In terms of formalities, section 1(2) of the Law of Property Act 1925 states that an easement is a right ‘that is capable of subsisting or of being conveyed or created at law’, that is, capable of being a legal interest, and can only be legal if ‘for an interest equivalent to an estate in fee simple absolute in possession or a term of years absolute’. Moreover, section 52 of the Law of Property Act 1925 provides that a conveyance of land or of an interest in land is void for the purpose of conveying or creating a legal estate unless it is made by deed. Therefore, legal easements must be granted by deed. Easements may also be expressly reserved; where a vendor is selling part of their land, they may wish to reserve or keep back certain rights in their favour. Again, this involves a clear and express agreement between the vendor and the purchaser as to the rights that are to be enjoyed over the servient tenement. It is also necessary to consider the protection of easements. When land is conveyed under the unregistered system, the legal estate passes immediately on completion of the transaction; if conveyance is by deed and contains the grant of an easement, the easement takes effect immediately as a legal easement and binds the whole world irrespective of notice. The owner of the dominant tenement may enforce the right against the owner of the servient tenement. However, where title to the land is registered, section 27(1) of the Land Registration Act 2002 provides that the disposition of a registered estate that is required to be completed by registration does not operate at law until the registration requirements are met; this includes the express grant or reservation of an easement since it falls within section 1(2)(a) of the Law of Property Act 1925. Therefore, express grants of easements must be registered, and once registered will bind successive owners of the servient land. Until registration, the easement is merely an equitable easement. Registration will take place in the Property Register of the title to the dominant tenement and the Charges Register of the title to the servient tenement.
In the majority of cases, therefore, ‘the vendor and purchaser of land should make express provisions for any easements that they want’: this enables a clear agreement to be reached between the parties as to the precise nature of the easements granted or reserved, and enables both parties to be certain as to their position. In an ideal world, all easements would be expressly granted or reserved; by examination of the deed of conveyance or entries on the register of title (depending on whether title to the land in question is registered or unregistered) any prospective purchaser should be able to establish what easements benefit and burden a property. However, there are certain circumstances in which the law will imply an easement.
The two general rules relating to the acquisition of easements by implied grant or reservation were identified by Thesiger LJ in Wheeldon v. Burrows. The first rule relates to the rights which, in the absence of any express provision, will be acquired by the purchaser over the vendor’s retained land. It states that the purchaser of land acquires all those continuous and apparent easements, or easements that are necessary to the reasonable enjoyment of the property sold, and which the vendor was using immediately prior to the sale. The second rule applies where a landowner sells part of his land and fails expressly to reserve any rights over the land that he has sold; in this case the vendor is not normally able to claim an implied easement.

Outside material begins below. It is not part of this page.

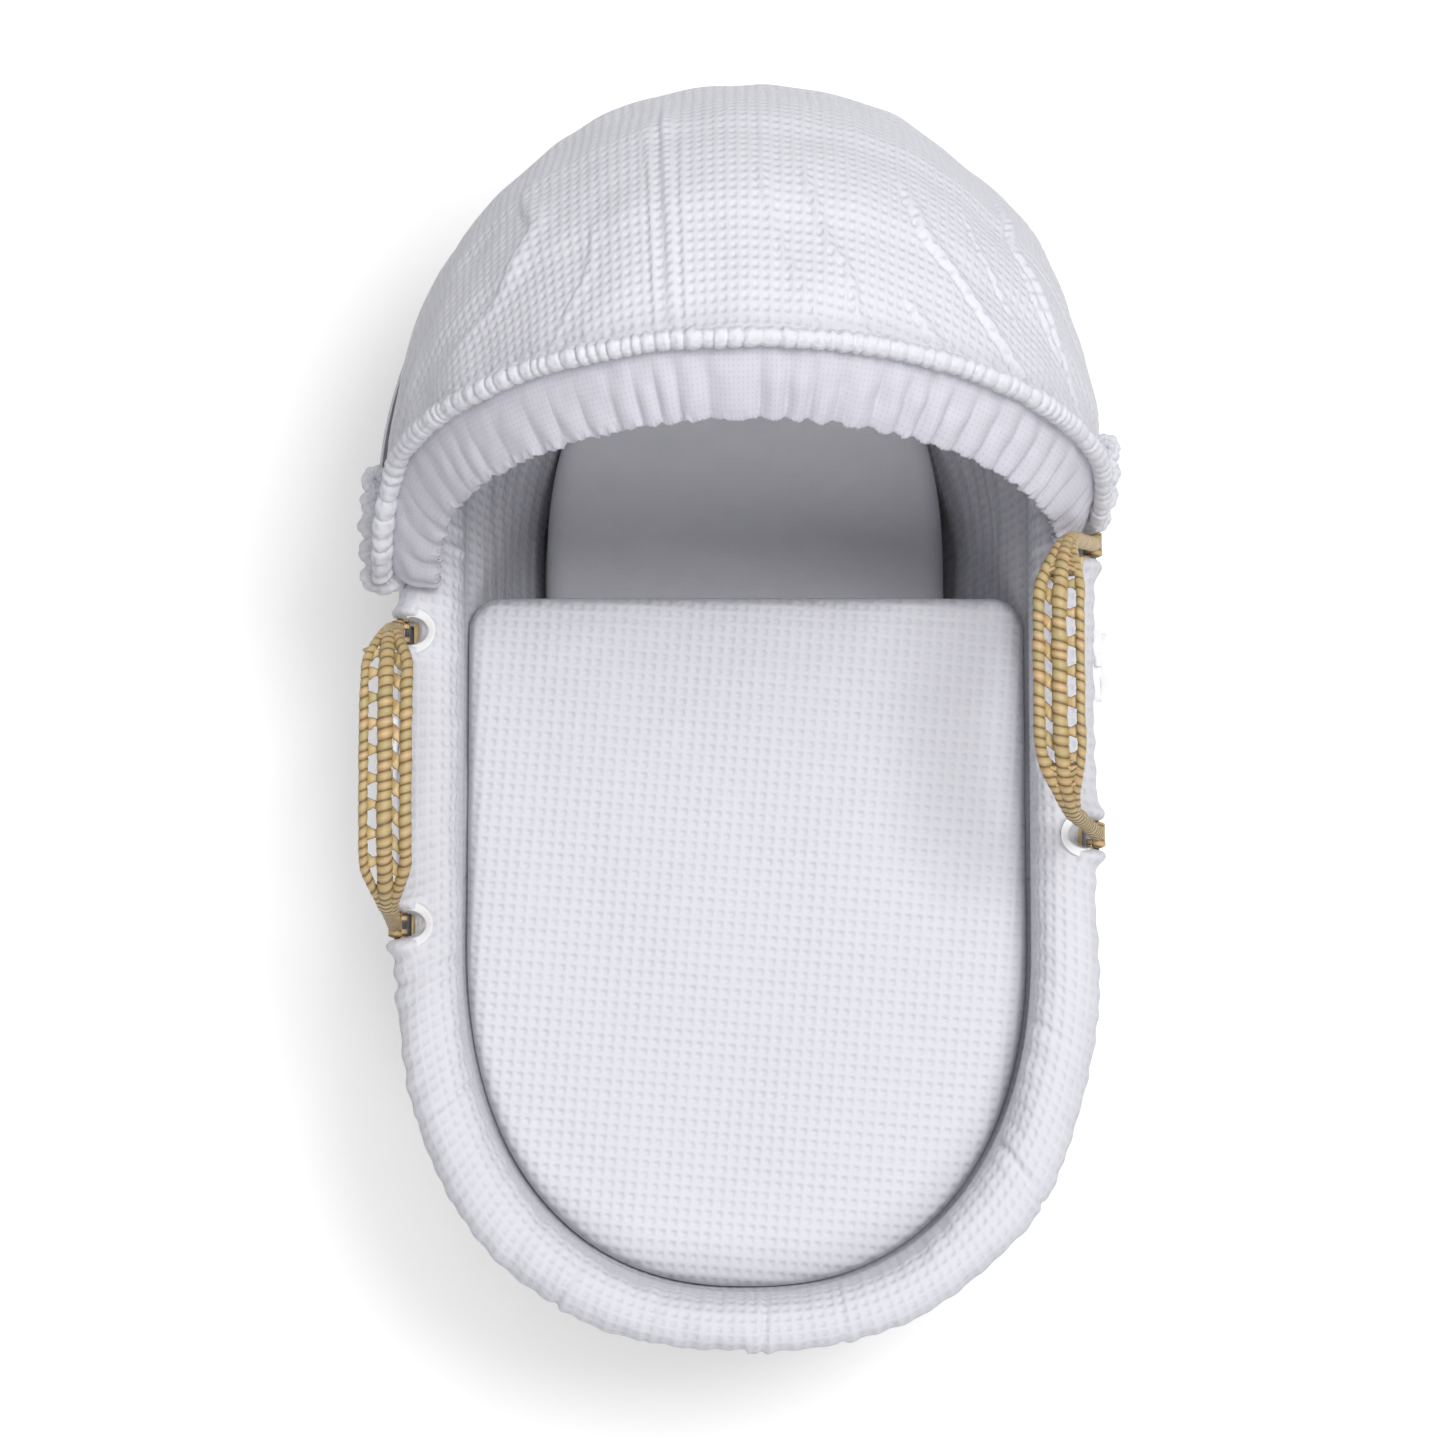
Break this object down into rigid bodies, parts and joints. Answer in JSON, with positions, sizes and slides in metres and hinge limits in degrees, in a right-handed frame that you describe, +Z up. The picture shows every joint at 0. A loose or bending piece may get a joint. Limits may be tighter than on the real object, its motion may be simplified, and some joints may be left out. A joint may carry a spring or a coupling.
{
  "type": "moses basket",
  "caption": "Palm-leaf moses basket with two swinging handles, a padded cloth liner, mattress, quilted coverlet and a folding hood.",
  "frame": {"origin": "middle of the underside of the palm base", "axes": "+Y towards the head and hood, +X to the right seen from the foot, +Z up"},
  "size_m": [0.51, 0.84, 0.5404],
  "materials": {
    "palm_leaf": "matte",
    "waffle_cloth": "matte",
    "padded_waffle": "matte",
    "jersey_sheet": "matte",
    "foam": "matte",
    "white_tape": "satin",
    "elastic": "matte",
    "hoop_plastic": "satin"
  },
  "bodies": {
    "root": {"palm_base": "palm_leaf", "palm_wall": "palm_leaf", "palm_rim_coil": "palm_leaf", "liner_floor": "padded_waffle", "liner_wall": "padded_waffle", "liner_rim_roll": "padded_waffle", "skirt": "waffle_cloth", "skirt_hem_elastic": "elastic", "hood_hem": "waffle_cloth", "hood_panel_rear": "waffle_cloth", "cutout_binding_left": "white_tape", "tie_bow_left": "white_tape", "handle_anchors_left": "palm_leaf", "handle_lashings_left": "palm_leaf", "hood_pocket_left": "waffle_cloth", "hood_gather_left": "waffle_cloth", "cutout_binding_right": "white_tape", "tie_bow_right": "white_tape", "handle_anchors_right": "palm_leaf", "handle_lashings_right": "palm_leaf", "hood_pocket_right": "waffle_cloth", "hood_gather_right": "waffle_cloth"},
    "hood_lower": {"hood_panel_lower": "waffle_cloth"},
    "hood_upper": {"hood_panel_upper": "waffle_cloth"},
    "hood_front": {"hood_panel_front": "waffle_cloth", "hood_hoop": "hoop_plastic", "hood_front_ruffle": "waffle_cloth", "hood_front_band": "waffle_cloth"},
    "mattress": {"mattress_foam": "foam", "fitted_sheet": "jersey_sheet"},
    "coverlet": {"coverlet": "padded_waffle"},
    "handle_left": {"handle_left_inboard_coil": "palm_leaf", "handle_left_middle_coil": "palm_leaf", "handle_left_outboard_coil": "palm_leaf", "handle_left_links": "palm_leaf", "handle_left_woven_ends": "palm_leaf"},
    "handle_right": {"handle_right_inboard_coil": "palm_leaf", "handle_right_middle_coil": "palm_leaf", "handle_right_outboard_coil": "palm_leaf", "handle_right_links": "palm_leaf", "handle_right_woven_ends": "palm_leaf"}
  },
  "joints": [
    {"name": "hood_fold_lower", "type": "hinge", "parent": "root", "child": "hood_lower", "pos_m": [0, 0.142, 0.262], "axis": [-1, 0, 0], "range_deg": [0, 18]},
    {"name": "hood_fold_upper", "type": "hinge", "parent": "hood_lower", "child": "hood_upper", "pos_m": [0, 0.142, 0.262], "axis": [-1, 0, 0], "range_deg": [0, 18]},
    {"name": "hood_fold_front", "type": "hinge", "parent": "hood_upper", "child": "hood_front", "pos_m": [0, 0.142, 0.262], "axis": [-1, 0, 0], "range_deg": [0, 18]},
    {"name": "handle_left_swing", "type": "hinge", "parent": "root", "child": "handle_left", "pos_m": [-0.235, -0.038, 0.25], "axis": [0, -1, 0], "range_deg": [-42, 83]},
    {"name": "handle_right_swing", "type": "hinge", "parent": "root", "child": "handle_right", "pos_m": [0.235, 0.022, 0.25], "axis": [0, 1, 0], "range_deg": [-29, 96]},
    {"name": "mattress_lift", "type": "slide", "parent": "root", "child": "mattress", "axis": [0, 0, 1], "range_m": [0, 0.15]},
    {"name": "coverlet_lift", "type": "slide", "parent": "mattress", "child": "coverlet", "axis": [0, 0, 1], "range_m": [0, 0.13]}
  ],
  "couplings": [
    {"joint": "hood_fold_upper", "follows": "hood_fold_lower", "ratio": 1},
    {"joint": "hood_fold_front", "follows": "hood_fold_lower", "ratio": 1}
  ]
}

Thesiger LJ stated that these rules were based on the maxim that ‘a grantor shall not derogate from his grant’; in other words ‘a grantor having given a thing with one hand is not to take away the means of enjoying it with the other’. The requirement for a ‘continuous and apparent’ easement has been held to be some feature to be present on the servient tenement which would be apparent on an inspection and which has some degree of permanence, such as drains (in the case of a implied drainage easement) or a path. There are some exceptions to the second rule in Wheeldon v. Burrows. The first of these are easements of necessity; for example, where a purchaser buys land to which there is no access except by crossing the land of the vendor, and there is no express grant of a right of access, then an easement of necessity will be implied to prevent the purchaser from becoming landlocked. However, the purchaser will only be entitled to what is necessary and not that which is merely convenient; the right will be limited to that which was necessary at the time of the grant and will not give the purchaser a right for all purposes. There may also be other exceptions to the rule that a person may not derogate from his grant: for instance in Pwllbach Colliery Co. Ltd v. Woodman, Lord Parker considered that an easement will also be implied if it is necessary to give effect to the common intention of the parties. However, it is necessary to show that the land was meant to be used in a particular way and that the parties must have intended there be a right granted in order that it may be so used.

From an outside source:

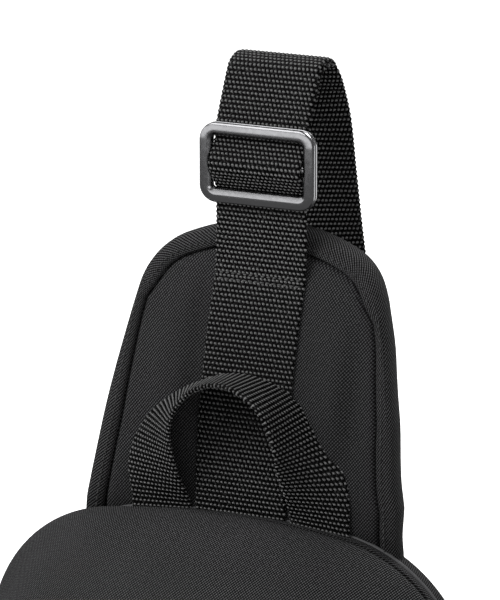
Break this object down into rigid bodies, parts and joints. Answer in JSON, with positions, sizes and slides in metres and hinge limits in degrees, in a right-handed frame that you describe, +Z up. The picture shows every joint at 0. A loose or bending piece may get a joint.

Having considered the circumstances in which easements may be expressly granted or reserved and may be acquired by implication, it is clear that, as suggested, the vendor and purchaser of land should make express provisions for any easements that they want. This would provide certainty to all persons interested in a particular piece of land as to the nature of the easements with which it is burdened or benefited. However, it is also clear that, since not all easements are the subject matter of an express grant, the law must intervene to imply easements under certain circumstances. This is done to prevent unfairness to purchasers who could otherwise, for example, find themselves landlocked or without drainage facilities. It is also true however, that the law will ‘rarely imply easements’; seeking to limit this to those in current usage that are necessary for reasonable enjoyment, limiting easements of necessity to exclude rights which would be merely convenient and only exceptionally implying other easements to give effect to the common intention of the parties. Therefore, the statement provided represents a very good encapsulation of the current law.